У малоизвестного русского писателя начала XX века Бориса Пильняка в романе “Голодный год” есть такая сцена:
Крестьянин попадает в город и на улице останавливается перед магазином, над которым висит вывеска “Коммутаторы, аккумуляторы”. Крестьянин вглядывается в написанное и медленно, шевеля губами, читает:
– Кому таторы, а кому – ляторы.
И в сердцах, с обидой, говорит:
– Дурят нашего брата, как всегда…
Они в Европе не хотят, чтобы у них были политзаключенные. Повторяю, В ЕВРОПЕ. Почему-то для них это важно. У каждого, в конце концов, свои причуды.

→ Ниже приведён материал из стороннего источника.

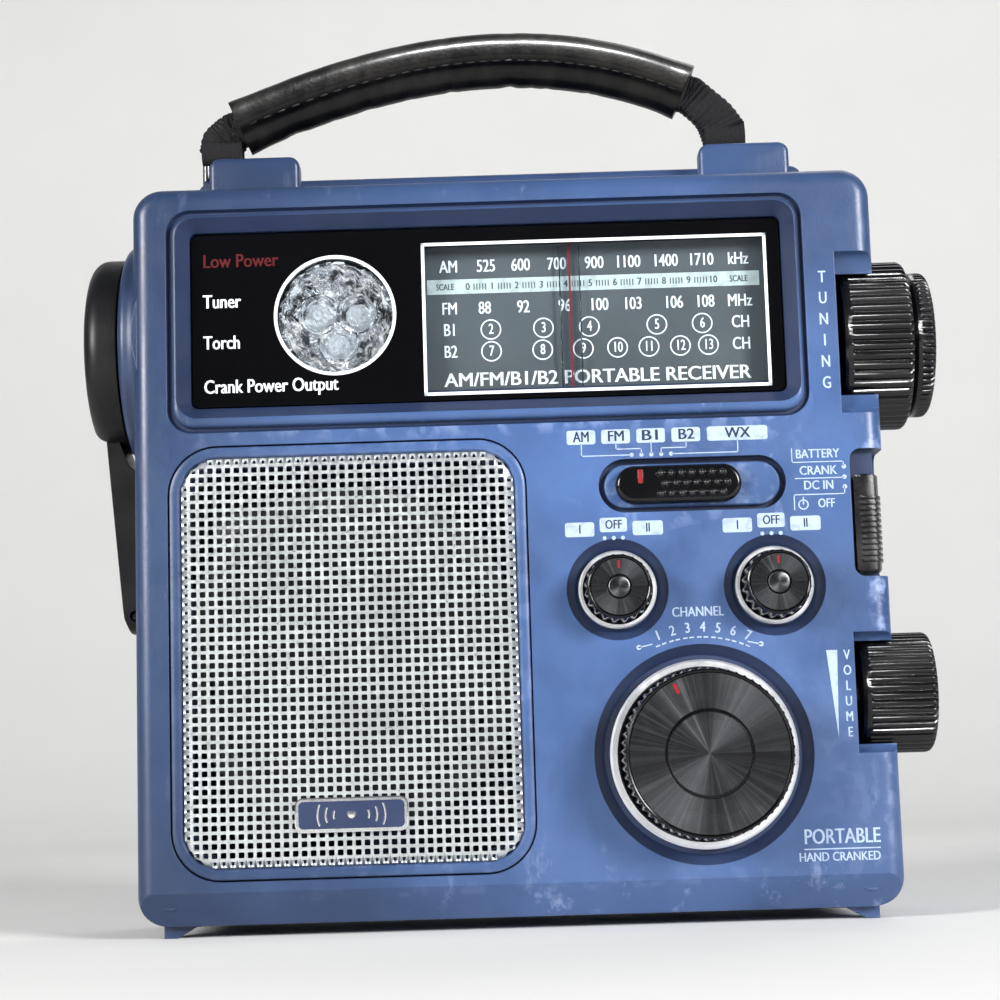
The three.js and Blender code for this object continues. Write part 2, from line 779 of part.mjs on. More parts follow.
function jackBlock() {
  const { left, right, low, high } = JACKS;
  const z = (low + high) / 2;
  const block = box(left + 4.3, right - 2.3, 8, BACK - 2, low + 2.3, high - 2.3);
  const sockets = [7.5, 13, 18.5].map((step) => spunAboutY(rod(1.8, 12, BACK), left + step, z, 12));
  return cut(block, ...sockets);
}

function caseScrew(screw) {
  const profile = [
    [0, -14],
    [1, -14],
    [1.3, -13],
    [1.3, BACK - 5],
    [2.7, BACK - 5],
    [2.7, BACK - 3.6],
    [1.8, BACK - 2.6],
    [0, BACK - 2.6],
  ];
  return spunAboutY(profile, screw.x, screw.z, 12);
}

// ---- The crank and the dynamo -------------------------------------------------------------

function crankHub() {
  const { hubEnd, bossEnd, hub, y, z } = CRANK;
  const disc = [
    [0, hubEnd],
    [hub - 3, hubEnd],
    [hub - 0.9, hubEnd + 1],
    [hub, hubEnd + 3],
    [hub, bossEnd - 0.5],
    [0, bossEnd - 0.5],
  ];
  const slot = box(hubEnd - 5, -81.2, -ARM.halfWidth - GAP, ARM.halfWidth + GAP, 80, 115.2);
  return cut(spunAboutX(disc, y, z, 36), slot, armPinHole());
}

function armPinHole() {
  const hole = circle(1.3, ARM.pinX, ARM.pinZ);
  return alongY(hole, -12, 12, { segments: 12 });
}

function crankArmPin() {
  return alongY(circle(1, ARM.pinX, ARM.pinZ), -9.5, 9.5, { segments: 12 });
}

// The arm lies down the side of the case and leans in towards its tip.
function crankArm() {
  const side = polygon([
    [-85.8, 108],
    [-84.7, 101],
    [-81.2, 62.6],
    [-80.4, 59.8],
    [-77, 59.8],
    [-77, 66],
    [-77.4, 92.6],
    [-80.2, 95.4],
    [-81.7, 99.5],
    [-81.8, 108],
  ]);
  const knuckle = circle(2.2, ARM.pinX, ARM.pinZ);
  const neck = polygon([
    [-85.9, ARM.pinZ],
    [-85.9, 107.5],
    [-81.7, 107.5],
    [-81.7, ARM.pinZ],
  ]);
  const half = ARM.halfWidth;
  const plan = roundedRect(2 * half, 62, 5.5, 0, 59.8 + 31);
  const gripSlot = roundedRect(9.4, 33.4, 0.5, 0, 78);
  const pin = alongY(circle(1.1, ARM.tipX, ARM.tipZ + 1.2), -12, 12, { segments: 12 });
  return cut(
    union(
      alongY(side, -half, half),
      alongY(knuckle, -half, half),
      alongY(neck, -half, half),
    ).intersect(alongX(plan, -95, -70)),
    alongX(gripSlot, -95, -70),
    armPinHole(),
    pin,
  );
}

// The folding grip is stowed in the arm's slot; its trunnions sit in the arm's cheeks.
function crankGrip() {
  const side = polygon([
    [-80.4, 64.4],
    [-83.4, 93.6],
    [-78.6, 93.6],
    [-77.3, 66],
  ]);
  const half = 4.3;
  const knuckle = circle(1.6, ARM.tipX, ARM.tipZ + 1.2);
  const body = union(
    alongY(side, -half, half),
    alongY(knuckle, -half, half, { segments: 8 }),
    alongY(
      polygon([
        [-80.5, 64.8],
        [-80.5, 63.2],
        [-77.3, 63.2],
        [-77.3, 66.4],
      ]),
      -half,
      half,
    ),
  );
  return union(
    body,
    alongY(circle(0.8, ARM.tipX, ARM.tipZ + 1.2), -6, 6, { segments: 12 }),
  );
}

function driveGear() {
  const { moduleA, drive } = TRAIN;
  return union(
    alongX(gearOutline(moduleA, drive, 0, CRANK.y, CRANK.z), -72.9, -70),
    spunAboutX(rod(4, -79.8, -64), CRANK.y, CRANK.z, 20),
  );
}

// Where two gears' centres are joined, the driven one has a gap facing the driver's tooth.
function meshTurn(driver, driverTurn, driverTeeth, driven, drivenTeeth) {
  const line = Math.atan2(driven.z - driver.z, driven.y - driver.y);
  const phase = ((line - driverTurn) * driverTeeth) / (2 * Math.PI);
  const offset = phase - Math.round(phase);
  return line + Math.PI + ((offset + 0.5) * 2 * Math.PI) / drivenTeeth;
}

function idlerGear() {
  const { moduleA, drive, pinion, moduleB, idler } = TRAIN;
  const turn = meshTurn(CRANK, 0, drive, IDLER, pinion);
  return union(
    alongX(gearOutline(moduleA, pinion, turn, IDLER.y, IDLER.z), -73.1, -69.6),
    alongX(gearOutline(moduleB, idler, 0, IDLER.y, IDLER.z), -69.7, -67),
    spunAboutX(rod(1.5, -73.3, -64), IDLER.y, IDLER.z, 16),
  );
}

function dynamoPinion() {
  const { moduleB, idler, dynamo } = TRAIN;
  const turn = meshTurn(IDLER, 0, idler, DYNAMO, dynamo);
  return union(
    alongX(gearOutline(moduleB, dynamo, turn, DYNAMO.y, DYNAMO.z), -69.9, -66.8),
    spunAboutX(rod(1, -67, -65.2), DYNAMO.y, DYNAMO.z, 12),
  );
}

function dynamo() {
  const can = [
    [0, -64.6],
    [3, -64.6],
    [3, -63.4],
    [11, -63.4],
    [12, -62.4],
    [12, -42],
    [0, -42],
  ];
  return spunAboutX(can, DYNAMO.y, DYNAMO.z, 28);
}

// ---- The aerial ---------------------------------------------------------------------------

function aerialSwivel() {
  const { x, y, z } = AERIAL;
  const turret = spunAboutZ(
    [
      [0, HEIGHT + GAP],
      [4.8, HEIGHT + GAP],
      [4.8, HEIGHT + 1.4],
      [4, HEIGHT + 2],
      [4, z + 2.6],
      [0, z + 2.6],
    ],
    x,
    y,
  );
  const slot = box(x - 9, x + 9, y - 2.2, y + 2.2, HEIGHT + 1.4, z + 9);
  const pin = alongY(circle(0.8, x, z), y - 3.4, y + 3.4, { segments: 8 });
  return union(cut(turret, slot), pin);
}

// Tube 1 carries a flat tongue that turns on the swivel's pin.
function aerialTube1() {
  const { x, y, z, length } = AERIAL;
  const tongue = union(
    alongY(circle(2.4, x, z), y - 1.9, y + 1.9, { segments: 12 }),
    box(x - 9, x, y - 1.9, y + 1.9, z - 1.6, z + 1.6),
  );
  const tube = spunAboutX(rod(3, x - length, x - 5.6), y, z, 12);
  return cut(
    union(tube, tongue),
    spunAboutX(rod(2.55, x - length - 5, x - 9.6), y, z, 12),
    alongY(circle(1.1, x, z), y - 5, y + 5, { segments: 8 }),
  );
}

function aerialTube(step, outer, inner) {
  const { x, y, z, length } = AERIAL;
  const from = x - length - step;
  const to = x - 10 - step;
  return spunAboutX(pipe(outer, inner, from, to), y, z, 12);
}

function aerialRod() {
  const { x, y, z, length } = AERIAL;
  const end = x - length - 3.4;
  return union(
    spunAboutX(rod(1, end, x - 13.4), y, z, 12),
    spunAboutX(
      [
        [0, end - 5],
        [2, end - 4.6],
        [2.6, end - 3.6],
        [2.6, end - 0.6],
        [2.2, end],
        [0, end],
      ],
      y,
      z,
      20,
    ),
  );
}

// ---- The carrying strap -------------------------------------------------------------------

function strapRing(x) {
  const { y, low, high, halfWidth, wire } = RING;
  const middle = (low + high) / 2;
  const outer = roundedRect(2 * halfWidth + wire, high - low + wire, 3, x, middle);
  const inner = roundedRect(2 * halfWidth - wire, high - low - wire, 1.4, x, middle);
  return cut(alongY(outer, y - wire / 2, y + wire / 2), alongY(inner, -FAR, FAR));
}

const at = (x, z) => new THREE.Vector3(x, RING.y, z);

const gripPath = new THREE.QuadraticBezierCurve3(
  at(GRIP.leftX, GRIP.leftZ),
  at(GRIP.peakX, GRIP.peakZ),
  at(GRIP.rightX, GRIP.rightZ),
);

// The webbing's middle line: up from one ring, through the grip, and down to the other ring.
function strapPath() {
  const points = [at(RING.leftX, RING.high + 1.2), at(RING.leftX + 0.1, RING.high + 3)];
  points.push(at(GRIP.leftX - 1.8, GRIP.leftZ - 0.8));
  points.push(...gripPath.getPoints(8));
  points.push(at(GRIP.rightX + 1.8, GRIP.rightZ - 0.9), at(RING.rightX - 2.2, RING.high + 5.4));
  points.push(at(RING.rightX, RING.high + 1.4));
  return new THREE.CatmullRomCurve3(points, false, "centripetal");
}

function alongPath(shape, path, steps, segments = 5) {
  return solid(
    new THREE.ExtrudeGeometry(shape, {
      steps,
      extrudePath: path,
      curveSegments: segments,
      bevelEnabled: false,
    }),
  );
}

// Each end of the webbing is a sewn eye round its ring's upper bar.
function strapWebbing() {
  const eye = (x) => {
    const loop = new THREE.Shape();
    loop.absarc(RING.y, RING.high, 2.9, Math.PI, 2 * Math.PI, false);
    loop.lineTo(RING.y + 2.2, RING.high + 4.5);
    loop.lineTo(RING.y - 2.2, RING.high + 4.5);
    return alongX(loop, x - EYE_HALF_WIDTH, x + EYE_HALF_WIDTH, 8);
  };
  const bar = spunAboutX(rod(1.6, -99, 99), RING.y, RING.high, 12);
  return cut(
    union(
      alongPath(roundedRect(3.4, 8, 1, 0, 0), strapPath(), 24, 1),
      eye(RING.leftX),
      eye(RING.rightX),
    ),
    bar,
  );
}

function strapGrip() {
  const sleeve = alongPath(roundedRect(12, 12, 5, 0, 0), gripPath, 12, 3);
  const channel = alongPath(roundedRect(5.4, 10, 0.8, 0, 0), strapPath(), 24, 1);
  return sleeve.subtract(channel);
}

// ---- The scene ----------------------------------------------------------------------------

const radio = new THREE.Group();
const standing = new THREE.Group();
standing.position.set(
  -(CRANK.hubEnd + FINE.end) / 2,
  -(FRONT - BIG_KNOB.height + BACK + FLAP_GRIP) / 2,
  FOOT,
);
radio.add(standing);

function place(name, shape, material) {
  const mesh = new THREE.Mesh(geometryOf(shape.simplify(0.01)), material);
  mesh.name = name;
  standing.add(mesh);
}

const whole = wholeCase();
place("front_shell", frontShell(whole), blue);
place("rear_shell", rearShell(whole), blue);
place("window_lens", windowLens(), smoked);
place("dial_scale_plate", dialScalePlate(), grey);
place("tuning_pointer", tuningPointer(), red);
place("pointer_rail", pointerRail(), steel);
place("lamp_reflector", lampReflector(), chrome);
place("lamp_led_left", lampLed(155), clear);
place("lamp_led_right", lampLed(25), clear);
place("lamp_led_lower", lampLed(270), clear);
place("grille_frame", grilleFrame(), blue);
place("speaker_grille", speakerGrille(), aluminium);
place("grille_badge", grilleBadge(), chrome);
place("speaker_basket", speakerBasket(), steel);
place("speaker_cone", speakerCone(), paper);
place("speaker_magnet", speakerMagnet(), ferrite);
place("band_slider", bandSlider(), black);
place("light_knob", flutedKnob(SMALL_KNOB, LIGHT, 24), black);
place("light_knob_ring", knobRing(SMALL_KNOB, LIGHT), chrome);
place("alert_knob", flutedKnob(SMALL_KNOB, ALERT, 24), black);
place("alert_knob_ring", knobRing(SMALL_KNOB, ALERT), chrome);
place("weather_knob", flutedKnob(BIG_KNOB, WEATHER, 48), black);
place("weather_knob_ring", knobRing(BIG_KNOB, WEATHER), chrome);
place("tuning_knob", tuningKnob(), black);
place("fine_tuning_knob", fineTuningKnob(), black);
place("volume_knob", volumeKnob(), black);
place("power_slider", powerSlider(), black);
place("tuning_capacitor", tuningCapacitor(), white);
place("volume_pot", volumePot(), steel);
place("main_board", mainBoard(), circuit);
place("crank_hub", crankHub(), black);
place("crank_arm", crankArm(), black);
place("crank_arm_pin", crankArmPin(), steel);
place("crank_grip", crankGrip(), black);
place("drive_gear", driveGear(), white);
place("idler_gear", idlerGear(), white);
place("dynamo_pinion", dynamoPinion(), white);
place("dynamo", dynamo(), steel);
place("aerial_swivel", aerialSwivel(), black);
place("aerial_tube_1", aerialTube1(), nickel);
place("aerial_tube_2", aerialTube(1, 2.3, 1.85), nickel);
place("aerial_tube_3", aerialTube(2.2, 1.65, 1.2), nickel);
place("aerial_rod", aerialRod(), nickel);
place("strap_ring_left", strapRing(RING.leftX), steel);
place("strap_ring_right", strapRing(RING.rightX), steel);
place("strap_webbing", strapWebbing(), nylon);
place("strap_grip", strapGrip(), leather);
place("battery_door", batteryDoor(), blue);
for (let index = 0; index < 3; index++) place(`aa_cell_${index + 1}`, cellAt(index), nickel);
place("battery_pack", batteryPack(), copper);
place("ferrite_rod", ferriteRod(), ferrite);
place("siren", siren(), black);
place("jack_flap", jackFlap(), rubber);
place("jack_block", jackBlock(), black);
for (const screw of SCREWS) place(`case_screw_${screw.name}`, caseScrew(screw), steel);

export default radio;
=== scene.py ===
"""A hand-cranked emergency radio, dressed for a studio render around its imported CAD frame.

Shapes are drawn in millimetres about the middle of the case's underside, with the front panel
at y = -25, and moved into the frame (metres) when each piece is added.
"""

import math
import random

import bmesh
import bpy
from mathutils import Matrix, Vector


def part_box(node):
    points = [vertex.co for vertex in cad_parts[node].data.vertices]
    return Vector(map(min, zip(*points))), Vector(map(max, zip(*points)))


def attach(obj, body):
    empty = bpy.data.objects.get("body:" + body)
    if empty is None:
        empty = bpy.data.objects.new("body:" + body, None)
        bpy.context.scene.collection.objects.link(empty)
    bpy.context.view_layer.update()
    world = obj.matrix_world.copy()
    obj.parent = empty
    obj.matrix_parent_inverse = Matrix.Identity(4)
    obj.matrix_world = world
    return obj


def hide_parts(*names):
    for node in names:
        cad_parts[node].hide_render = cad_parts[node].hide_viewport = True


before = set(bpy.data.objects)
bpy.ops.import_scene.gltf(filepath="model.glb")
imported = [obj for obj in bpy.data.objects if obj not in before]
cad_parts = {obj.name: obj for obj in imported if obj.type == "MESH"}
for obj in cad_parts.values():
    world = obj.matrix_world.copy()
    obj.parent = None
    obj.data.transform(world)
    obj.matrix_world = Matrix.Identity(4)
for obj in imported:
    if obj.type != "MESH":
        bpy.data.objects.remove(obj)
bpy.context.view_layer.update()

# ---- Dimensions shared with the CAD, in millimetres -------------------------------------------

FOOT = 2.5
WIDTH, HEIGHT = 152, 150
FRONT, BACK, SIDE = -25, 25, 76
WALL, SEAM, GAP = 2.4, -6, 0.3
FRONT_END, REAR_START = SEAM - GAP / 2, SEAM + GAP / 2
CORNER, EDGE = 6, 3.5
INSIDE = FRONT + WALL
GLASS, GLASS_BACK, DIAL_FACE, NEEDLE = -22, -20.5, -17.6, -19
FAR = 40  # how far a cutter reaches past what it cuts
PAST, UNDER, OVER = 99, -20, 200  # limits beyond the whole object's sides, bottom and top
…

Кто-то не любит, чтобы у него не было “мерседеса”, а кому-то не нравится, что у него в стране есть политзаключенные. Они ничего специально против нас не замышляют. Они думают о себе. Но с недавних пор мы – тоже как бы Европа. И поэтому, думая о себе, они вынуждены лезть в наши дела. Не думаю, что они сами от этого в большом восторге. И не стоит, думаю, на них обижаться.
Может, они и не правы, но у них такие правила. Эти правила, кстати, нам тоже позволяют потребовать разобраться в вопросе какого-нибудь политзаключенного, например, в Голландии, если таковой найдется. И, думаю, нам не откажут.
Но дело даже не в этом. Вся эта история с последней сессией Парламентской Ассамблеи и ее резолюцией, при всей ее шумности, – только эпизод. И при определенной политической ловкости проблема решится. Дело в том, что, если будем уповать на упомянутую политическую ловкость, в подобного рода “безвыходные положения” мы в этой Европе будем попадать раз за разом. И в другой раз колбасой дело может и не обойтись.
Единственный и кардинальный выход – нам нужно постараться научиться НЕ ХОТЕТЬ, чтобы у нас нарушались права человека. Это, конечно, не гарантия, что они нарушаться не будут. Это – гарантия, что мы к этому будем по-другому относиться. Большинство людей не хотят, чтобы у них протекала раковина на кухне. Это – не гарантия того, что раковина протечь не может. Зато это – гарантия того, что соседа, который на текущую раковину укажет, человек в “унизительном давлении” подозревать не будет, а скажет спасибо и побежит за слесарем. Не дожидаясь резолюции Парламентской Ассамблеи.